Consultation is now open until 17 May. You can use the survey and map on this website to share feedback, call us on 1800 340 340 or email firstname.lastname@example.org.
When will your Yarram office open?
We’ve signed a lease for an office on Commercial Road in Yarram. We’re getting it ready for visitors. When it is safe for gatherings and other face-to-face meetings to continue, we’ll open the office.
How can I get a job on the project?
Most jobs on the project will come during construction and operation. If the project meets feasibility and approvals, construction could start in the mid 2020s. Right now, we are advertising jobs in local newspapers and on Seek as they become available.
Register on this website to be kept informed of opportunities.
What type of jobs would the project create?
Direct jobs from the wind farm during construction could include civil construction, wind turbine technicians, electrical and mechanical technicians, site managers, engineers and health and safety advisers.
Ongoing local jobs during operation could include site managers, wind turbine service technicians, blade inspectors and maintenance technicians.
How can I supply the project?
We are currently building our understanding of capabilities in the market and will have more information for the supply chain later this year. Be sure to register your details on this website to stay informed or email us.
Will fishing be permitted inside the wind farm?
We believe that many types of fishing – including all recreational fishing – can occur in an operational wind farm. In fact, we know from looking at other offshore wind projects around the world that it is possible, but every country has its own regulations.
Find more: Fishing and offshore wind fact sheet
Will I be able to navigate my boat between turbines?
Assuming government regulations permit boats and fishing in the wind farm, we expect there would be plenty of space for vessels to travel through. Typical layouts allow around 1km between turbines and more space between the turbine rows.
When does construction start?
It’s still very early days for the project – if everything went right with our studies, approvals and business case, the earliest construction could start is around 2023 (although that is an ambitious timeframe for what is potentially such a big project). If we met this date, we could start to generate power in 2025 building up to full power by 2027.
How long would construction take?
Onshore works would take up to three years and offshore construction up to five years.
Who's involved in investigating and developing the project?
The Star of the South is a private company comprised of Australian founders and Copenhagen Infrastructure Partners (CIP) – a global leader in offshore wind.
Members of our team have worked in the Australian energy and global offshore wind industries for many years.
Australia doesn’t currently have any offshore wind farms, so we are really lucky to have CIP on board – CIP is one of the world’s leading infrastructure funds, with significant experience in offshore wind.
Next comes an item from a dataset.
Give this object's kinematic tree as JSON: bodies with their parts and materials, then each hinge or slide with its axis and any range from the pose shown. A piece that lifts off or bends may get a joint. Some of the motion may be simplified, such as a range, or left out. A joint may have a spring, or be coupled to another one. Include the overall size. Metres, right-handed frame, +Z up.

Would the turbines be decommissioned when the project is finished?
At this early stage, we anticipate that the offshore structures such as the turbines would be removed. Onshore infrastructure would be expected to be left in the ground and above ground infrastructure such as substations removed. Port and harbour facilities would be repurposed for other offshore activities and projects.
Will you be able to see the turbines from land?
Yes. The closest point of the wind farm would be around 7kms from the coast and is expected to be a visible from land.
What environmental assessments are you doing?
Earlier this year technical specialists began desktop studies and initial field work to understand the local environment.
We’ll start a range of more detailed surveys, some extending over 12-months or more, later this year. These surveys will give us a good understanding of existing conditions and support the project’s planning and environmental assessments.
Our environmental assessments will cover a range of topics such as ecology, heritage, land use planning, visual, social and business.
Find more: Environmental assessments fact sheet
What is the ownership of Star of the South?
Star of the South is a private company comprised of Australian founders and Copenhagen Infrastructure Partners - a global leader in offshore wind.
Where would the turbines be made?
There are currently three established global suppliers for offshore wind turbine generators. This component is not currently available in Australia, however there is potential to localise turbine sub-components and we'll work with local industry to identify opportunities.
What are wind conditions like off the Gippsland coast?
Our wind and wave monitoring equipment has been in place since late 2019 and so far shows good wind conditions in the project Licence Area, consistent with historical data from the Bureau of Meteorology.